Autumn really is my favourite time of year - the low, warm sunlight, the smell of wood-burning stoves (I really need to save up for one), the pop of fireworks - it feels special. It makes me want to fill the house with tartan blankets and dried flowers...and miniature pumpkins...lots of miniature pumpkins!

Sunday, 16 October 2016

Chartwell









It  looked as though today would be a complete wash out - I woke up to drizzle on my bedroom window panes, and the weather forecast for the rest of the day was miserable, so our plans to go pumpkin picking were duly cancelled. But, of course, in true British fashion, we were duped and the sun decided to come out at the eleventh hour.

We decided to take ourselves and our brollies to Chartwell, the home of Sir Winston Churchill and his beloved cat, Jock. Unfortunately photos were not allowed inside the house or art studio (TIL Churchill was quite a good painter as well as a politician), which was a shame because the modesty and domesticity of the house was a lovely surprise and the paintings were very nice too. Another missed photo opportunity was of the lovely Jock VI. Since the National Trust opened the house, Churchill's family requested that there always be a ginger cat named Jock, with a white bib and four white socks, in residence in Chartwell (this makes me infinitely happy) - I was so chuffed to say hello to him, but he was clearly used to avoiding the paparazzi and whizzed by before we could get the camera out! He does have a Facebook page, though, if you're curious (as all moggies should, really).

There's something about autumn which makes me want to wrap up, jump in the car and visit every National Trust property in Kent. Does anyone have any recommendations? I've got an itch to explore.

Wednesday, 12 October 2016

The Ancient Room - One Year On


You might recall a little over a year ago I shared with you some photos of our "Ancient Room" - really, it's our entrance room / dining room (when we're not eating dinner in front of the telly...which is, I'm ashamed to admit, all the time), but I like to call it the "Ancient Room" because the Texan's grandparents used to have such a room in their house, where they kept all the antiques and old things they'd collected over the years. I wanted to do the same, and hence the name.

Anyway, I thought it would be interesting to take some photos of the room now, one year later, to see how it has evolved.



When I originally posted about this room, in my mind it was almost "done". I can see now that was certainly not the case, and after a year of tinkering around with our little house, I've realised it will never be complete - and that's half the fun of it. Rearranging and curating our home and our treasures genuinely makes me happy, and is a luxury I didn't really have living in rentals for 18 months max at a time. The permanence of our house has given me time to refine my style and work out what I like and what I don't like - something I just didn't have time for when I knew I'd only be in a flat for a year or so. No longer am I rushing to complete the decorating - now it can happen in a much more organic way and the result is much more natural (if that makes sense).

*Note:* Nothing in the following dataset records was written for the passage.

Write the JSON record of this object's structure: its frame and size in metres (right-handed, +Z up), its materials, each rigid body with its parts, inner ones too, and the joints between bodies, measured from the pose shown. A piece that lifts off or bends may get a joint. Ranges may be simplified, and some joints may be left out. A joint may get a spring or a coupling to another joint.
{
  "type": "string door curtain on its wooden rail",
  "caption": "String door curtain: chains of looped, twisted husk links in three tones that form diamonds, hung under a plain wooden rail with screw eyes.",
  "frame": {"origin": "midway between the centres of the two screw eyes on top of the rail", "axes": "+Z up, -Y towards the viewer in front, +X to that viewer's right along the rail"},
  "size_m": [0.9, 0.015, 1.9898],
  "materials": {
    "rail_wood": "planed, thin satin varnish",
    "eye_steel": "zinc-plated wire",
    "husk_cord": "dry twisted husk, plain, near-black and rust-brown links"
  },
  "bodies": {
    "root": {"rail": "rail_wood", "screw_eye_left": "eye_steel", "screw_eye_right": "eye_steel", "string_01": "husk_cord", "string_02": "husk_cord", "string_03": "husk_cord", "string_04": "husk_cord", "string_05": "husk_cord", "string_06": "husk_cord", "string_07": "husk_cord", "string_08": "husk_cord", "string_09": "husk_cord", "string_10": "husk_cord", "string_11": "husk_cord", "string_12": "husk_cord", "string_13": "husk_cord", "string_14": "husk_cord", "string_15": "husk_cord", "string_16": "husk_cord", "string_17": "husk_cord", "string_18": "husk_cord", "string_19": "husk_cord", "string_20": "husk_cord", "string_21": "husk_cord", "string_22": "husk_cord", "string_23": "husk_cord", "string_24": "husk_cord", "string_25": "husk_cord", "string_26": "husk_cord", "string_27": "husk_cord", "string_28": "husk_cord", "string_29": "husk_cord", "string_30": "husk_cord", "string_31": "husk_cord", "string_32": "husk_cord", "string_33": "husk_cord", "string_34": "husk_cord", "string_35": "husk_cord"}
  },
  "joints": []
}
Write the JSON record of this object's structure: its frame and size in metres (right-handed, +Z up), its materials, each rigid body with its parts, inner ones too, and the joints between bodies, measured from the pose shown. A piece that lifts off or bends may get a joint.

It's always a fine balance for me between clutter and emptiness, and I'm not sure I've quite mastered it yet. I am not a fan of the minimalist look - it reminds me too much of my office - but I also grew up in an untidy house (sorry mum!) with random bits and pieces everywhere and that drives me mad (honestly, open a drawer in my mother's house and you're likely to find a miniature hair comb from that Christmas cracker we pulled in 1993, amongst a whole other cornucopia of objects). What I've tried to achieve is ordered clutter - I haven't yet read "The Life Changing Magic of Tidying" (so don't worry I'm not going to proselytise!) but I do subscribe to the view that you should only keep things that you really do love, so that's my mantra when I walk into an antiques shop and want to buy everything.



 So what additions have I made since last year? Well, the biggest addition is the pianola - no, I haven't mis-spelled "piano", it's a pianola which means it can play itself! I took piano lessons for many years as a child, but was always put off practising because I only had a little Casio keyboard at home. When we bought our house, I knew I wanted a piano, even if I can't play very well, so our future babies will have the real thing to practise on. Then I came across this pianola on eBay and figured that would be a fun option in case my dream of having little Mozarts around the house doesn't play out... It's really incredible - you pull down a little hatch by the foot pedals, and out pop two bigger pedals; when you pump those pedals with your feet, it turns a roll of paper in the middle of the piano; the paper has little holes in and when these holes pass over a metal strip which sucks the air, this tells the piano keys to play! If Trump becomes President and the end of the world happens, we'll be ok - no need for electricity to have a party at our house! I had a pianola restorer (can you believe there's one in Kent?!) look at it when it first arrived and he said it was made in 1912 and, at that time, would have cost as much as a house. Amazing. Would you like to see a video? Perhaps I'll post one on Instagram for you.



The other big addition is the walnut and cherry wood wardrobe next to our fireplace. I swear it was built for that space - it has about 1mm on either side to spare before it touches the wall. I looked for ages for a wardrobe to hang our coats and hide our shoes and bags - I searched eBay every day. Then, one day, I walked past our local auction house (which only usually sells tat) and there it was, the front door to the building was open because some men were loading a van with furniture, and it was just sitting in the entranceway. It was mine as soon as I saw it. I like to think it's the wardrobe that leads to Narnia...


All the other additions are small bits and pieces, mostly collected during our travels, which have moved around the house and finally found a home here - the tablecloth came from a roll of fabric in a haberdashery in Croatia, the roof finial on top of our radiator was found in a charity shop in Athens, the jug in the middle of our dining table was a steal from an antique shop in Lostwithiel. I love how all our things remind me of moments, of places. They remind me of home.